Even in this story, set in the late 1970s, Tutsi girls — subject to a 10 per cent admissions quota — must accept their lowly status as ‘cockroaches, snakes, rodents’. Over them stand the Hutu, those ‘children of the hoe’ — ‘doughty, democratic farmers’, according to colonial-era myths now enshrined in law. Empowered by ethnic ‘delusions’ from the imperial age, which framed the Tutsi as ‘Hamitic’ interlopers from the north, the Hutu ruled Rwanda after Belgium’s mandate ended.

Posh schools in fiction often serve as breeding grounds of tyranny. The seeds of autocracy sprout in the microcosmic corridors of swanky establishments from Austria (Musil’s Young Törless) to Peru (Vargas Llosa’s The Time of the Hero), by way of Muriel Spark’s, and Miss Jean Brodie’s, 1930s Edinburgh. Mukasonga’s lofty lycée, a training camp for top girls from elite families, whose marriages will be ‘the stuff of politics’, to some degree belongs with these allegorical academies.

Mother Superior and Sister Bursar, those ‘hybrid creatures’ beyond male or female, white or black, may hold the formal reins of authority, assisted by the creepy old lech Father Herménégilde. (‘A priest’s eyes know not concupiscence,’ he oozes.) Save for a few local teachers, Belgian misfits and French hippies occupy the staff room.

But the stocky, bullying Gloriosa, the daughter of a bigwig from the ruling party, dominates the dorms.

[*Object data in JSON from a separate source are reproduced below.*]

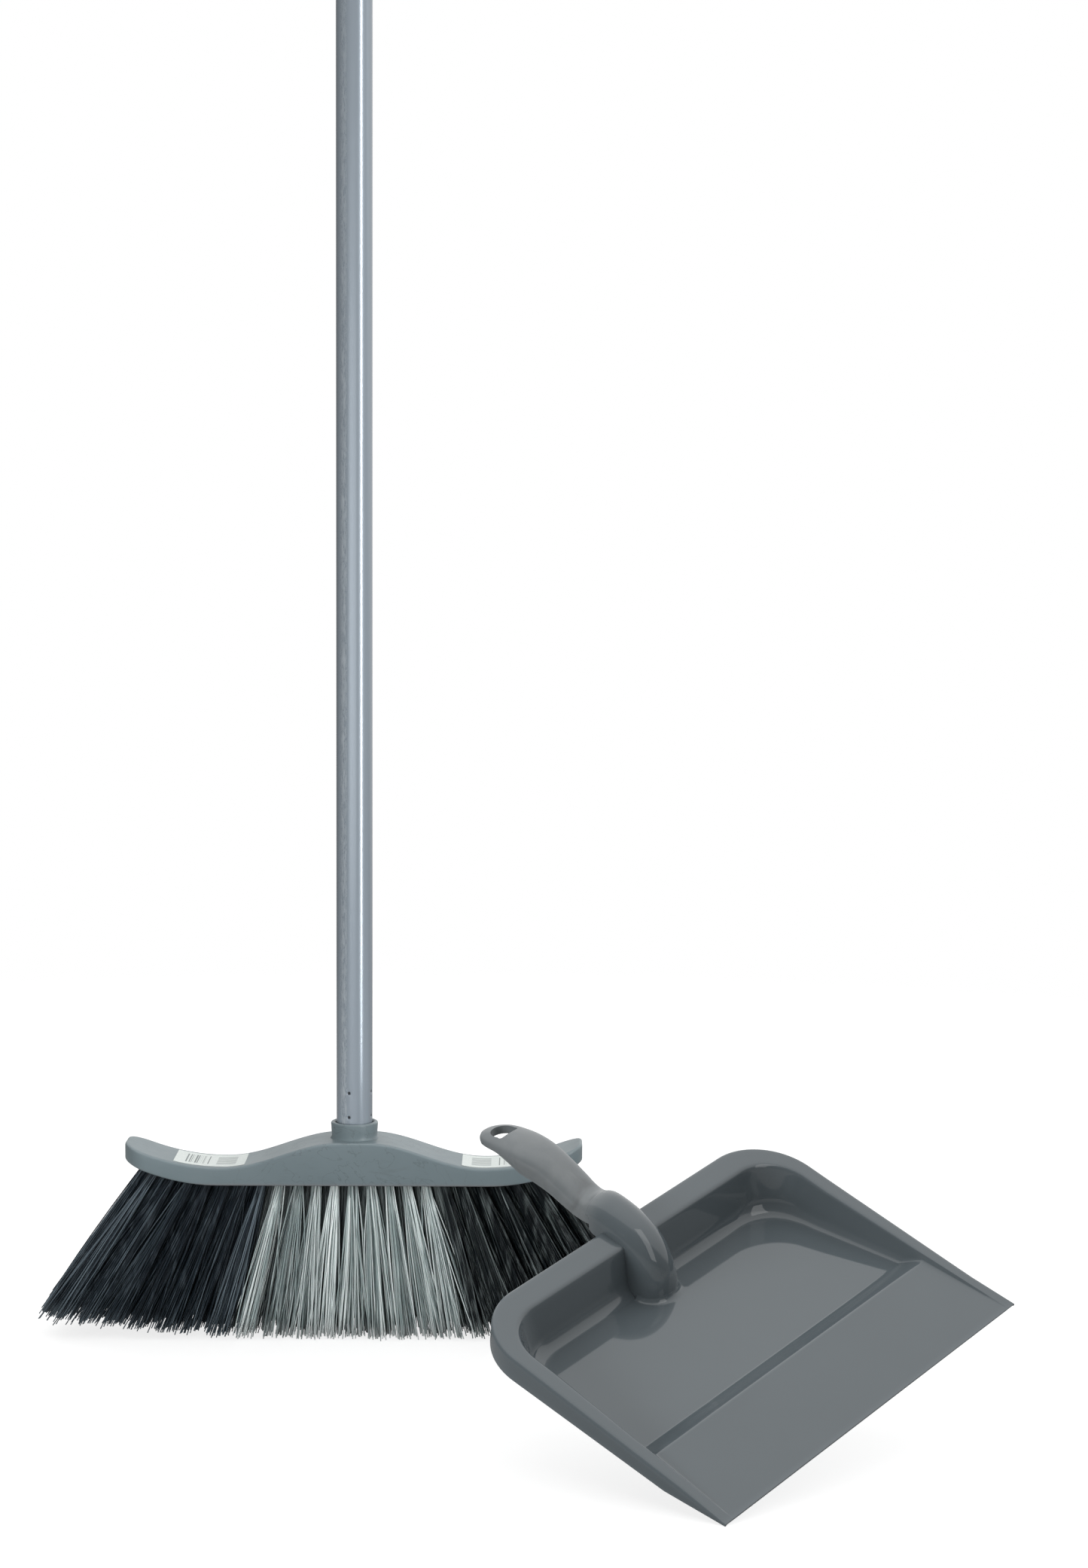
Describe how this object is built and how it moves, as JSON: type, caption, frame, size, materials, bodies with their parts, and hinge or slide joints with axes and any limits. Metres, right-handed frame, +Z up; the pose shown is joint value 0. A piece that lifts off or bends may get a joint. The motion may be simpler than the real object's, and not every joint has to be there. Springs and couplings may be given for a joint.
{
  "type": "dustpan and brush",
  "caption": "Upright broom with a waved block, fanned two-tone bristles and a screw-in steel pole, with a one-piece hand dustpan with a hollow grip.",
  "frame": {"origin": "on the floor under the pole axis, at the flat end of the middle bristle tuft", "axes": "+Z up along the pole, +X along the broom head, -Y towards the dustpan side"},
  "size_m": [0.5663, 0.4179, 1.349],
  "materials": {
    "head_plastic": "satin grey moulded polypropylene with faint flow marks",
    "black_bristle": "blue-black polymer filament with a soft sheen",
    "silver_bristle": "silver-grey polymer filament with a soft sheen",
    "anchor_wire": "flat steel wire",
    "label_paper": null,
    "pole_paint": "silver-grey paint on steel tube, satin with light wear",
    "fitting_plastic": "dark grey moulded plastic",
    "pan_plastic": "grey moulded polypropylene, satin outside and glossy in the basin"
  },
  "bodies": {
    "broom_head": {"head_block": "head_plastic", "bristles_black_left_row_1": "black_bristle", "bristles_black_left_row_2": "black_bristle", "bristles_black_left_row_3": "black_bristle", "bristles_black_left_row_4": "black_bristle", "bristles_black_left_row_5": "black_bristle", "bristles_silver_row_1": "silver_bristle", "bristles_silver_row_2": "silver_bristle", "bristles_silver_row_3": "silver_bristle", "bristles_silver_row_4": "silver_bristle", "bristles_silver_row_5": "silver_bristle", "bristles_black_right_row_1": "black_bristle", "bristles_black_right_row_2": "black_bristle", "bristles_black_right_row_3": "black_bristle", "bristles_black_right_row_4": "black_bristle", "bristles_black_right_row_5": "black_bristle", "tuft_anchors_row_1": "anchor_wire", "tuft_anchors_row_2": "anchor_wire", "tuft_anchors_row_3": "anchor_wire", "tuft_anchors_row_4": "anchor_wire", "tuft_anchors_row_5": "anchor_wire", "label_left": "label_paper", "label_right": "label_paper"},
    "pole": {"pole_tube": "pole_paint", "pole_thread_plug": "fitting_plastic", "pole_hanging_cap": "fitting_plastic"},
    "pan": {"dustpan": "pan_plastic"}
  },
  "joints": [
    {"name": "pole_unscrew", "type": "hinge", "parent": "broom_head", "child": "pole", "pos_m": [0, 0, 0.12], "axis": [0, 0, 1], "range_deg": [0, 1170]},
    {"name": "dustpan_lift", "type": "hinge", "parent": "broom_head", "child": "pan", "pos_m": [0.206, -0.384, 0], "axis": [1, 0, 0], "range_deg": [-22, 40]}
  ]
}
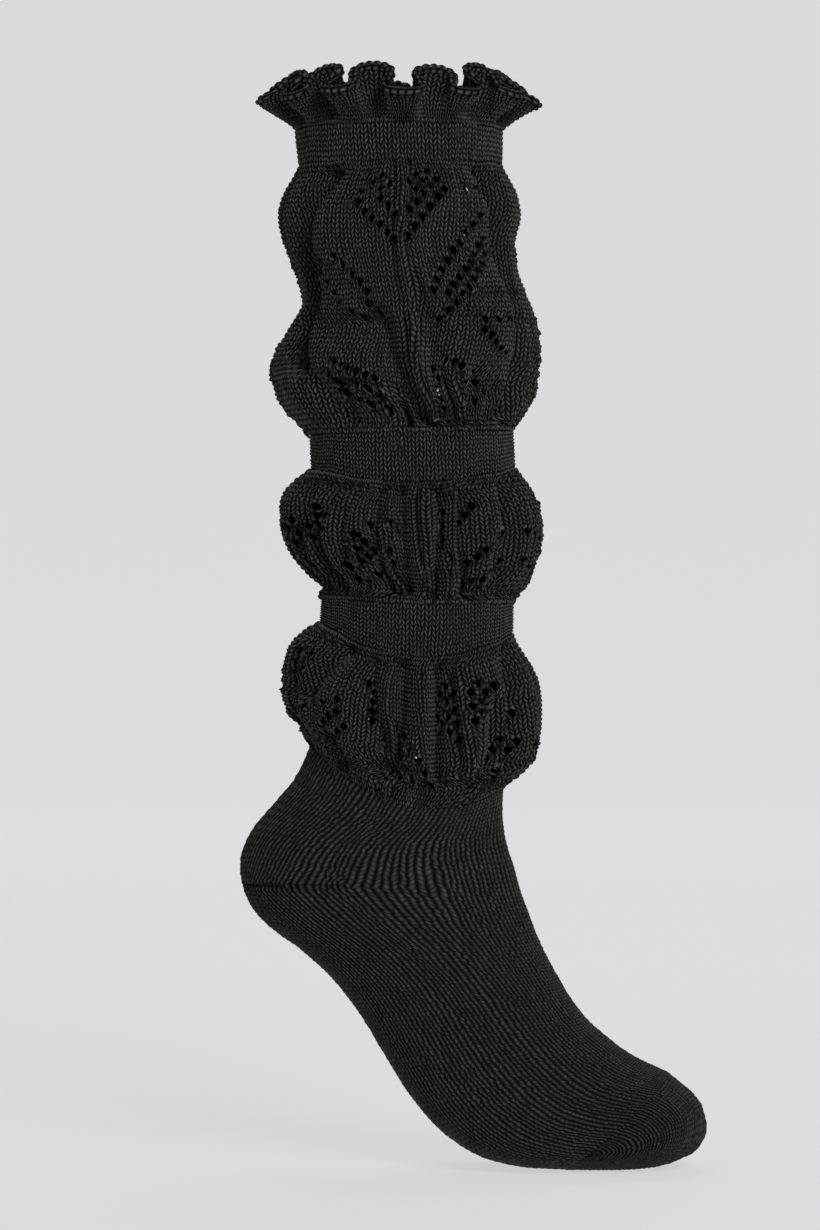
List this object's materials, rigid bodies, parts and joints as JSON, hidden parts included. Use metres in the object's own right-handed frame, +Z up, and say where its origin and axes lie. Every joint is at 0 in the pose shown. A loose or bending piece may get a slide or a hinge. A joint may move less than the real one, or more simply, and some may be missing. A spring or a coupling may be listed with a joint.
{
  "type": "lace knit knee sock",
  "caption": "Knee-high lace knit sock filled out on tiptoe, with a fluted ruffle, full lace puffs drawn in by plain bands, a short-row heel and a seamed toe.",
  "frame": {"origin": "middle of the plain cuff band, on the axis of the leg that wears the sock", "axes": "+Z up the leg, +X towards the toes, -Y towards the outer side of the leg that the picture shows"},
  "size_m": [0.1994, 0.1118, 0.4708],
  "materials": {
    "charcoal_yarn": "matt wool and cotton yarn, knitted"
  },
  "bodies": {
    "root": {"ruffle": "charcoal_yarn", "cuff_band": "charcoal_yarn", "upper_puff_top": "charcoal_yarn", "upper_puff_waist": "charcoal_yarn", "upper_puff_base": "charcoal_yarn", "middle_band": "charcoal_yarn", "middle_puff_top": "charcoal_yarn", "middle_puff_base": "charcoal_yarn", "lower_band": "charcoal_yarn", "lower_puff_top": "charcoal_yarn", "lower_puff_base": "charcoal_yarn", "ankle": "charcoal_yarn", "heel": "charcoal_yarn", "arch": "charcoal_yarn", "ball": "charcoal_yarn", "toe_cap": "charcoal_yarn"}
  },
  "joints": []
}
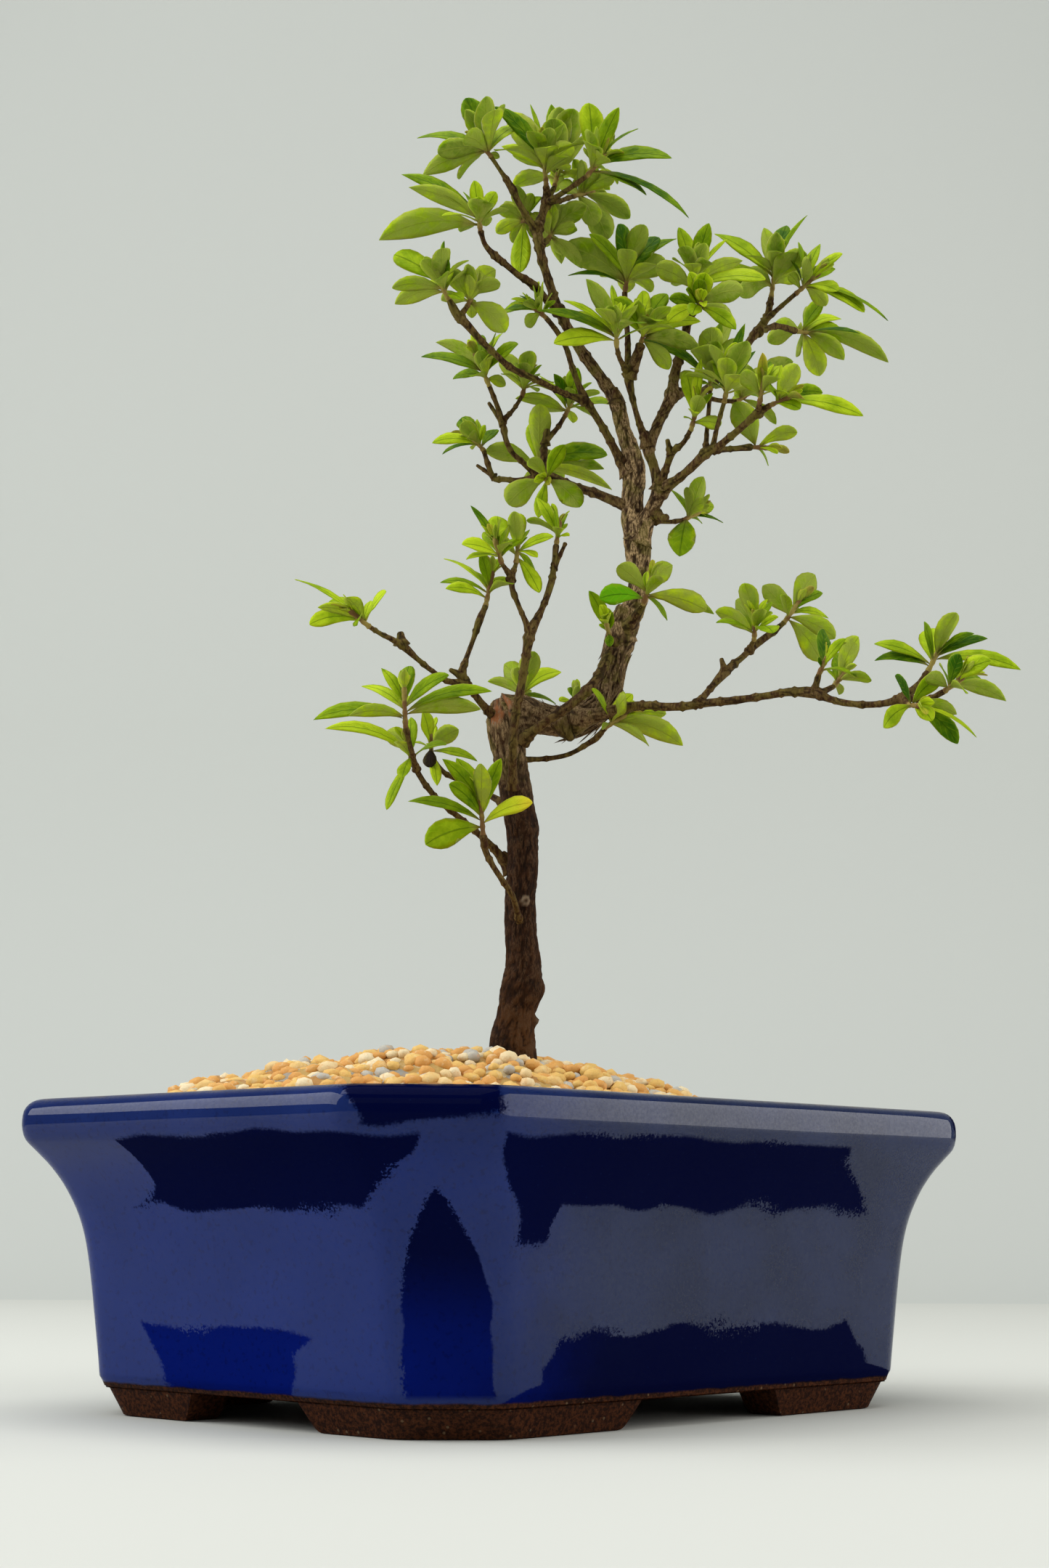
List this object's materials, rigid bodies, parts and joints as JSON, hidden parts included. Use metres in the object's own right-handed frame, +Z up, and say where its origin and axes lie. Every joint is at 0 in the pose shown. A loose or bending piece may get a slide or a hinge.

It is she who schemes to replace the suspiciously Tutsi features of the Blessed Virgin’s statue at the source of the Nile with an ethnically correct proboscis, ‘the nose of the majority people’. When Gloriosa’s poisonous plots against the Tutsi pupils Veronica and Virginia come to light, she barks back with a cabinet minister’s retort: ‘It’s not lies, it’s politics.’

Led by this dorm dictator, the scapegoating deepens. Events brew towards a dénouement that will leave the children convinced that ‘all human beings hide something terrifying within’. Yet this parable of the roots of genocide skips along, almost until the end, from lark to lark, scrape to scrape — as if the girls’ school yarns of Angela Brazil had relocated to the hills above Lake Kivu.

Even as danger grows, droll episodes abound. The Queen of Belgium visits, but scarpers in a downpour (‘the bad manners of white people’); the failed coffee-planter Fontenaille ensnares Veronica and Virginia in his fantasies about a Tutsi ‘empire of the black pharaohs’; crotchety relatives must be visited and pacified. ‘A paternal aunt is like a threatening storm,’ we learn, in one of several Wodehousian flourishes.

Melanie Mauthner’s translation has an old-fashioned formality that can sound arch but fits the strained mood of gentility and hierarchy. Violence here remains unspeakable, until the rough voice of demagoguery snarls that ‘our lycée is still full of parasites, impurities and filth’. The adolescent japes stop. A classroom apocalypse anticipates the greater horrors over the horizon.